# DATA
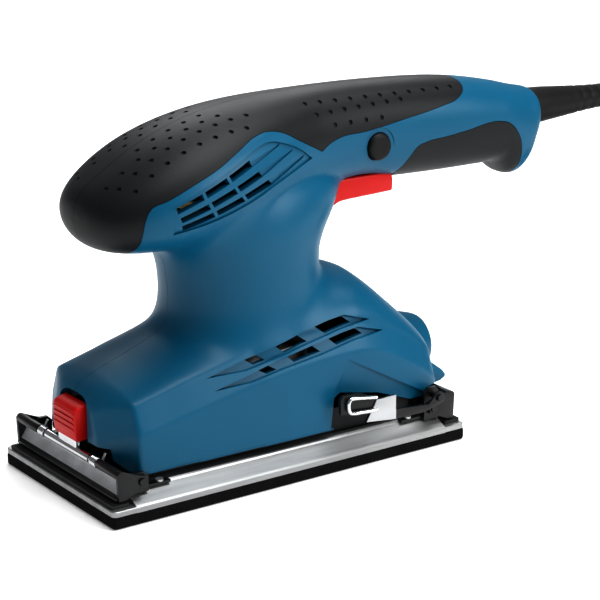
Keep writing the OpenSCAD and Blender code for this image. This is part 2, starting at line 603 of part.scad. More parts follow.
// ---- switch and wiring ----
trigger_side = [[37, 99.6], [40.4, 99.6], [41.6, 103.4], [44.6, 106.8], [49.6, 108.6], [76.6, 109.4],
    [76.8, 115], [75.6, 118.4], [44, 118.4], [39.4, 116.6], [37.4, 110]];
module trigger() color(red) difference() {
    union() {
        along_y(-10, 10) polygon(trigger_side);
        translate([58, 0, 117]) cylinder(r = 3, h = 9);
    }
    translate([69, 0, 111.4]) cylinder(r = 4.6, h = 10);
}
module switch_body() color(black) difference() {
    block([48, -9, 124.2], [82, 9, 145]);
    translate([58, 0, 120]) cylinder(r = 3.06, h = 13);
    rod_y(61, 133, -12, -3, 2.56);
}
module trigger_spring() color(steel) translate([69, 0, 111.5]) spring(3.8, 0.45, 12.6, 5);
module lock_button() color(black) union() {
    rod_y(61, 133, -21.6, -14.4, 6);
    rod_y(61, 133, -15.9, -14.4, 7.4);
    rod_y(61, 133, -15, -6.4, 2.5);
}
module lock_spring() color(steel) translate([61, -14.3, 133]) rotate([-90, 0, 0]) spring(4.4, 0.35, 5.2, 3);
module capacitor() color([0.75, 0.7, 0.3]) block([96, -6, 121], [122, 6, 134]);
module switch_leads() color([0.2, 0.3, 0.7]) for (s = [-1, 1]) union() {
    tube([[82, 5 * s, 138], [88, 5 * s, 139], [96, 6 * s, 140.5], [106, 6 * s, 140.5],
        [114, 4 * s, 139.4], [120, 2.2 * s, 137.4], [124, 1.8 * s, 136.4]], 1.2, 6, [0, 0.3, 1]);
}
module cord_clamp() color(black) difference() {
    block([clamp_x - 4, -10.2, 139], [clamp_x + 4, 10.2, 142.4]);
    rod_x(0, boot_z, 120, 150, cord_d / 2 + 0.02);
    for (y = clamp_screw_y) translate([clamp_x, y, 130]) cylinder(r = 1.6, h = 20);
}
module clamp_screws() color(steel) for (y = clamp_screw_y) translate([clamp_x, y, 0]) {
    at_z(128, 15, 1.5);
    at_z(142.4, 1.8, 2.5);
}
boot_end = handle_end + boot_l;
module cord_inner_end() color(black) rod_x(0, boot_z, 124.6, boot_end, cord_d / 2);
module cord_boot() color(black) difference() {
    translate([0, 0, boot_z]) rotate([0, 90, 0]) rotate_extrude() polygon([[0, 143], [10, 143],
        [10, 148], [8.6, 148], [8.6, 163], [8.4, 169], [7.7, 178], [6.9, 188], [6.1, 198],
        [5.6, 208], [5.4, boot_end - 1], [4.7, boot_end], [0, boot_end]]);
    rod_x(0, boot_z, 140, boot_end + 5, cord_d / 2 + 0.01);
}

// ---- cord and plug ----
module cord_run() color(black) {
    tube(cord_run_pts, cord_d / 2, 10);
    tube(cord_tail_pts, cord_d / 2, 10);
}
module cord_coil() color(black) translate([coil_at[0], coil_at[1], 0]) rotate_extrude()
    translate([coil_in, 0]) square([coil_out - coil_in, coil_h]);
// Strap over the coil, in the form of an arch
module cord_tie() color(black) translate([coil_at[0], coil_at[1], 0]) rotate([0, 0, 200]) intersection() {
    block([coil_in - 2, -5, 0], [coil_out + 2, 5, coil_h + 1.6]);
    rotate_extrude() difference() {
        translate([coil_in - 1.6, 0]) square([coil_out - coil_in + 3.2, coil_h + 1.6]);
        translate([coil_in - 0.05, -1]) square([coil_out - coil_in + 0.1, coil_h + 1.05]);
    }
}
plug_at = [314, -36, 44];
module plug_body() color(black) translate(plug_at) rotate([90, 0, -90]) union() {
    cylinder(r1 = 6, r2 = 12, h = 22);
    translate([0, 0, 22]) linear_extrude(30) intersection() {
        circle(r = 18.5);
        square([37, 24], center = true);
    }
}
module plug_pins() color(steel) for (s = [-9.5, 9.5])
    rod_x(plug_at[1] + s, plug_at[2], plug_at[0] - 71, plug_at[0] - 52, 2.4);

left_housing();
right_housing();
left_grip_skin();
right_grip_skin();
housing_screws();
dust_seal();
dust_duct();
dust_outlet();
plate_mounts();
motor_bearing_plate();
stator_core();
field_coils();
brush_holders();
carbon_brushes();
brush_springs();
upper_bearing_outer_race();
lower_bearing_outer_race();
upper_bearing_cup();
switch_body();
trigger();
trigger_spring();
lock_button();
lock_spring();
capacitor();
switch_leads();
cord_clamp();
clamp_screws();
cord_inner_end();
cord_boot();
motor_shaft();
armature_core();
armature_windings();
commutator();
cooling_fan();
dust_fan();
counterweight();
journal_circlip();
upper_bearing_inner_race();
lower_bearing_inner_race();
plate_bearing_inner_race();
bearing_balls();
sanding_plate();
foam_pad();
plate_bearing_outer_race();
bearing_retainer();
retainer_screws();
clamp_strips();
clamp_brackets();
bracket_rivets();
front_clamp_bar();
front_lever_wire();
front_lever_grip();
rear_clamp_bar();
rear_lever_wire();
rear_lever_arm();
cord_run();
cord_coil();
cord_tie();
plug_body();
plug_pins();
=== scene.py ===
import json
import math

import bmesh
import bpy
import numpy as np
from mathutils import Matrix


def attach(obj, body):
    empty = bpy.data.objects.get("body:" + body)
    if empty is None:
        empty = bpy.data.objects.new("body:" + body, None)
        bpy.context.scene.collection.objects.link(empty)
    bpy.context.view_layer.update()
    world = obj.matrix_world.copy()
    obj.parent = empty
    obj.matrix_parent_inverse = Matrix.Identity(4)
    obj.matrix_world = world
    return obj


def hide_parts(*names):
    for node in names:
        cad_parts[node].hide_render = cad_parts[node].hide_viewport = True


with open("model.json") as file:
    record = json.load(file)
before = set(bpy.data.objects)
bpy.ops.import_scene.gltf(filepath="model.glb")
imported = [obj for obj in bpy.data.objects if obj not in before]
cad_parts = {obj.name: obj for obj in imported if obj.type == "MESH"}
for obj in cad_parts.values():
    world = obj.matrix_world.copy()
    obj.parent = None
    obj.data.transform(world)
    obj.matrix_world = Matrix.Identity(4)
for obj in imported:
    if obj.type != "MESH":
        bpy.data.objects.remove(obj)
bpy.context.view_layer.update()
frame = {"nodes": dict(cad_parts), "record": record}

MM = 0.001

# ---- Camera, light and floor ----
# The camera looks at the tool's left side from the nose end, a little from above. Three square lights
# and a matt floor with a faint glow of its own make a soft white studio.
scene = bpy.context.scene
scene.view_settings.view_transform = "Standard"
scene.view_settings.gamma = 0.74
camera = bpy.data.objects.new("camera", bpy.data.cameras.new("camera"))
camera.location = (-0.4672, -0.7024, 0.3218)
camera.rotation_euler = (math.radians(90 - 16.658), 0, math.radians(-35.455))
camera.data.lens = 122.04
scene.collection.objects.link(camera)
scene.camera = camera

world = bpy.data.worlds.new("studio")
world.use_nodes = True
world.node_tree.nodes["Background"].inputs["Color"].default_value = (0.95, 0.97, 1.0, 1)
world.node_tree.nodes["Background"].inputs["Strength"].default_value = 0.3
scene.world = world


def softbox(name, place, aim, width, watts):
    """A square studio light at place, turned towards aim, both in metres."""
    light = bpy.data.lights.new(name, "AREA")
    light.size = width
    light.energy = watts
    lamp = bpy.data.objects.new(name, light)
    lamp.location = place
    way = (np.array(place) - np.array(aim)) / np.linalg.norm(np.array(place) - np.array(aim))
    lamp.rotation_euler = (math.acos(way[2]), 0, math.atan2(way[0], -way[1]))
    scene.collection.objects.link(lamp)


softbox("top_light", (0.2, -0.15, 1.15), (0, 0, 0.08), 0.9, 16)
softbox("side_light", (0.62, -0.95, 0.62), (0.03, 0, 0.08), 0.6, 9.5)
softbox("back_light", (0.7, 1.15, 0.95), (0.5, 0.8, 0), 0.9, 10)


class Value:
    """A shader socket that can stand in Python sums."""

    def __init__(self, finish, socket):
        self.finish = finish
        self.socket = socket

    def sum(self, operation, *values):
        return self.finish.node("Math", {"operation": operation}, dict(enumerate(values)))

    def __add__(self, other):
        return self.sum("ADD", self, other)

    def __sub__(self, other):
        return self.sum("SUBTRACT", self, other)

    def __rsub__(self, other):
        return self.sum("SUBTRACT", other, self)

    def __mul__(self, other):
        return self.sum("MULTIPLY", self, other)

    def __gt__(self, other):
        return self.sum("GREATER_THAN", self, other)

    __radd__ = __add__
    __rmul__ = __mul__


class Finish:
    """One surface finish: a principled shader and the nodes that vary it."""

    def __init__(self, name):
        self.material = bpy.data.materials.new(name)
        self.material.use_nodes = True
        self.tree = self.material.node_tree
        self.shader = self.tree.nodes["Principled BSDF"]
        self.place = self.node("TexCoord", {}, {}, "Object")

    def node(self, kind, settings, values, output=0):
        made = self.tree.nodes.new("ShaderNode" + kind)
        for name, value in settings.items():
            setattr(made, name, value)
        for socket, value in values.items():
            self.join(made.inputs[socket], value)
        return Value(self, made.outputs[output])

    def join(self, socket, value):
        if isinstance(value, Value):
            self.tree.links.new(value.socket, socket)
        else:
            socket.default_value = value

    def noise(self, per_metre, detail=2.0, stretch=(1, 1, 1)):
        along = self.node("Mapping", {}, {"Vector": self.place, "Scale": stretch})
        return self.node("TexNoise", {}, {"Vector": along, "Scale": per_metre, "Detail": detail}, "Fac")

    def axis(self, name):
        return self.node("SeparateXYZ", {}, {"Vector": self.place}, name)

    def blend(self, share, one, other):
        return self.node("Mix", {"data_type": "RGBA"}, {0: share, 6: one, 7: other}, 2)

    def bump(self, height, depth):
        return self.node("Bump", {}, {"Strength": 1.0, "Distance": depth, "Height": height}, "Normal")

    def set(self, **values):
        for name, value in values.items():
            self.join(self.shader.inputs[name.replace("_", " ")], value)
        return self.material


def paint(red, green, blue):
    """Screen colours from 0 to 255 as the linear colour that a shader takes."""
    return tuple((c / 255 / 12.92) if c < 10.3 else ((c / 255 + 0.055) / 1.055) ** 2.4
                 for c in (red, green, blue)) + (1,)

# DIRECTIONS
Quote word for word every line from the one that has "motor_shaft();" through the one that has "for node in".

# EXERCISE RESULT
motor_shaft();
armature_core();
armature_windings();
commutator();
cooling_fan();
dust_fan();
counterweight();
journal_circlip();
upper_bearing_inner_race();
lower_bearing_inner_race();
plate_bearing_inner_race();
bearing_balls();
sanding_plate();
foam_pad();
plate_bearing_outer_race();
bearing_retainer();
retainer_screws();
clamp_strips();
clamp_brackets();
bracket_rivets();
front_clamp_bar();
front_lever_wire();
front_lever_grip();
rear_clamp_bar();
rear_lever_wire();
rear_lever_arm();
cord_run();
cord_coil();
cord_tie();
plug_body();
plug_pins();
=== scene.py ===
import json
import math

import bmesh
import bpy
import numpy as np
from mathutils import Matrix


def attach(obj, body):
    empty = bpy.data.objects.get("body:" + body)
    if empty is None:
        empty = bpy.data.objects.new("body:" + body, None)
        bpy.context.scene.collection.objects.link(empty)
    bpy.context.view_layer.update()
    world = obj.matrix_world.copy()
    obj.parent = empty
    obj.matrix_parent_inverse = Matrix.Identity(4)
    obj.matrix_world = world
    return obj


def hide_parts(*names):
    for node in names:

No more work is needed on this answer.